I know I’ll miss dining out twice a day. I’m not much of a cook.
I can’t begin to describe in one blog entry all of the things money offers. I won’t attempt to deceive you, my Constant Readers, by saying money doesn’t provide for nice life experiences. In my case, it most certainly did. But all of those things combined are so insignificant compared to the beautiful experiences, inner peace and freedom I’ve come to know since surrendering my life to God. Even breathing seems easier than it was before.
In the back of my mind I always had a tiny twinge of guilt about the way I generated income. I’d make up reasons and excuses to justify what I did. I’d tell people I found nothing wrong with my business. I had some pretty decent arguments to support my claims, and I lied to myself so well that sometimes I’d actually believe those lies.

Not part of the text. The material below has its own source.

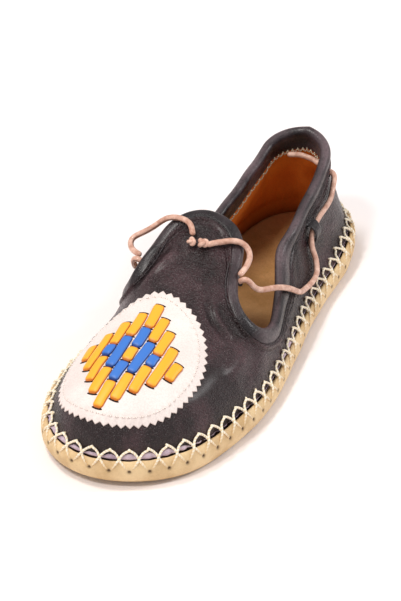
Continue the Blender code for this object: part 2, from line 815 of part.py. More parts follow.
def make_keeper(name, side, finish):
    """A leather bridge over the lace, arched across it, just clear of the quarter."""
    across, along = KEEPER_PLACE
    points = []
    for step in np.linspace(-1, 1, KEEPER_STEPS + 1):
        rise = GAP / MM + (KEEPER_ARCH - GAP / MM) * np.sqrt(max(0, 1 - step * step))
        for end in (-1, 1):
            for height in (rise, rise + KEEPER_THICKNESS):
                place = side * (across + step * KEEPER_HALF_WIDTH)
                row = along + end * KEEPER_HALF_LENGTH
                spot = np.array([[place], [row], [height]]) * MM
                points.append(leather_point(*spot)[0])
    order = (0, 1, 3, 2) if side > 0 else (2, 3, 1, 0)
    last = KEEPER_STEPS * 4
    faces = [tuple(order), tuple(last + k for k in reversed(order))]
    for r in range(KEEPER_STEPS):
        for c in range(4):
            a = r * 4 + order[c]
            b = r * 4 + order[(c + 1) % 4]
            faces.append((b, a, a + 4, b + 4))
    return add_solid(name, points, faces, finish)


def main():
    for old in list(bpy.data.objects):
        bpy.data.objects.remove(old)
    sole_leather = material("vegetable tanned sole leather", "#e3c78f", 0.6)
    goat_leather = material("dark brown goat leather", "#2b2426", 0.45)
    insole_leather = material("undyed insole leather", "#9c7044", 0.7)
    binding_leather = material("black binding leather", "#231f21", 0.4)
    white_leather = material("white alum leather", "#f1e8e6", 0.6)
    lace_leather = material("round undyed leather lace", "#d3a48c", 0.55)
    yellow_leather = material("yellow strip leather", "#f9b41f", 0.5)
    make_swept_sole("outsole", SOLE_SECTION, sole_leather)
    make_swept_sole("insole", INSOLE_SECTION, insole_leather)
    make_upper(goat_leather)
    make_binding(binding_leather)
    make_patch(white_leather)
    for number, (across, front, rear) in enumerate(STRIPS, 1):
        make_strip(number, across, front, rear, yellow_leather)
    for name, side in (("keeper_outer", 1), ("keeper_inner", -1)):
        make_keeper(name, side, binding_leather)
    make_lace("lace_outer", lace_route(OUTER_LACE), lace_leather)
    make_lace("lace_inner", lace_route(INNER_LACE), lace_leather)
    make_lace("lace_heel_strap", smooth_route(HEEL_STRAP), lace_leather)
    make_cord("lace_loop_outer", lace_route(OUTER_LOOP), lace_leather)
    make_cord("lace_loop_inner", smooth_route(INNER_LOOP), lace_leather)
    make_knot("lace_knot_outer", OUTER_KNOT, lace_leather)
    make_knot("lace_knot_inner", INNER_KNOT, lace_leather)


main()
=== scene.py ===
"""Turkish yemeni, a left shoe of goat leather with a sewn sole, a lace and a woven diamond."""

import math

import bpy
import numpy as np
from mathutils import Matrix, Vector


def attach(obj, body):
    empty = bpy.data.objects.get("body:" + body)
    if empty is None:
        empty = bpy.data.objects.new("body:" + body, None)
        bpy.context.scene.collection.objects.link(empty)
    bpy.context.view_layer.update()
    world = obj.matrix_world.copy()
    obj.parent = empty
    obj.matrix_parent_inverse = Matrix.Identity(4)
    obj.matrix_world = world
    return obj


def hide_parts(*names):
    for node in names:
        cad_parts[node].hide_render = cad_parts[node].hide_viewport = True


bl_info = {
    "name": "Turkish yemeni",
    "version": (1, 0, 0),
    "blender": (4, 5, 0),
    "location": "View3D > Sidebar > Yemeni",
    "description": "Builds a hand sewn leather yemeni over its solid model",
    "category": "Add Mesh",
}

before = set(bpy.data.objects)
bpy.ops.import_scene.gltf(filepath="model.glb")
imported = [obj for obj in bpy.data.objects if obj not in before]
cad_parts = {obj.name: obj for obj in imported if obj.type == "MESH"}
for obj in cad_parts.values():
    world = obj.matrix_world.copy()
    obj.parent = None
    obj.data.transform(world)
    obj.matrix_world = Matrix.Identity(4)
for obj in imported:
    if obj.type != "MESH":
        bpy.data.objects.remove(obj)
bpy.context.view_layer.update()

# Sizes of the shoe. X runs to the outer side, Y from the toe to the heel, Z up. Places on the
# leather are given on the flat pattern of the upper: across from the centre line and the
# distance from the toe.
MM = 0.001
LENGTH = 265 * MM
SOLE_FLOOR = 3.5 * MM
SEAM_HEIGHT = 13.2 * MM
LEATHER = 1.8 * MM
GAP = 0.35 * MM
UPPER_INSET = 3.8 * MM
TUCK = SEAM_HEIGHT - SOLE_FLOOR - GAP
TOE_SPRING = 3.0 * MM
TOE_SPRING_REACH = 40 * MM
ARCH_LIFT = 1.2 * MM
ARCH_START = 108 * MM
ARCH_END = 186 * MM
BOX_MIDDLE_X = 2.87 * MM

# How finely the surfaces are drawn.
COLUMNS = 420
SOLE_COLUMNS = 1280
SOLE_WALL_ROWS = 46
INSOLE_COLUMNS = 640
# Rows of the upper's outer and inner skin and of the lining's two: all, near the edge, and how
# far in the near ones reach.
UPPER_ROWS = (134, 22, 12.6 * MM)
UPPER_BACK_ROWS = (24, 3, 4 * MM)
LINING_ROWS = (62, 8, 10 * MM)
LINING_BACK_ROWS = (20, 3, 4 * MM)
CURVE_SAMPLES = 1440
BEZIER_STEPS = 24
BEND_WEIGHT = 14 * MM
COLUMN_START = 12 * MM
COLUMN_START_PART = 0.3
COLUMN_END_PART = 0.5
COLUMN_STEPS = 60

# Widest outline of the sole: part of the length from the toe, outer and inner half width in mm.
OUTLINE = (
    (0.03, 21, 24.5), (0.10, 39, 38.5), (0.20, 48, 45), (0.32, 51.5, 45), (0.45, 48, 40),
    (0.58, 42, 36), (0.72, 37, 34), (0.85, 34, 32), (0.95, 23, 23),
)
TOE_TIP_X = -1
HEEL_TIP_X = 0

# The section lines of the upper run straight across between two poles, and fan out round
# the toe and the heel beyond them. A station is the distance from the toe along the line
# of poles, carried on round each end.
FRONT_POLE = 52 * MM
REAR_POLE = 231 * MM
FRONT_TURN = 50 * MM
REAR_TURN = 34 * MM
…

If you’ve read all of my blog entries since the surrender you’ve probably noticed something: I’ve changed direction more than once. I almost jumped at the first job offer, which would have resulted in a move to Seattle. On a recent interview I had with XXXChurch.com (which is available on their blog) I stated that I’d be moving to San Diego to live with my mother for awhile. I felt I needed to get away from Northern California in order to “clear my head”. I’m still having a problem finding my direction, but some of the great people I’ve been speaking with have assured me it’s normal to feel the need to make drastic changes immediately after giving one’s life to God. “Just calm down a little” seems to be a recurring recommendation.
Two local Pastors have voiced the opinion (on separate occasions and without knowledge of my conversation with the other) that I need to stay right here in the Redding/Chico area. To be honest, I really like that idea. That would keep me close to my son.
Last Friday I interviewed with a company in a nearby city that handles internet marketing services for a handful of well known, large corporations.
Tomorrow I have an interview with a company that, while out of the area, would allow me to spend quite a bit of time with my son.
A good friend made a phone call yesterday which resulted in an offer for local employment with an automobile dealership.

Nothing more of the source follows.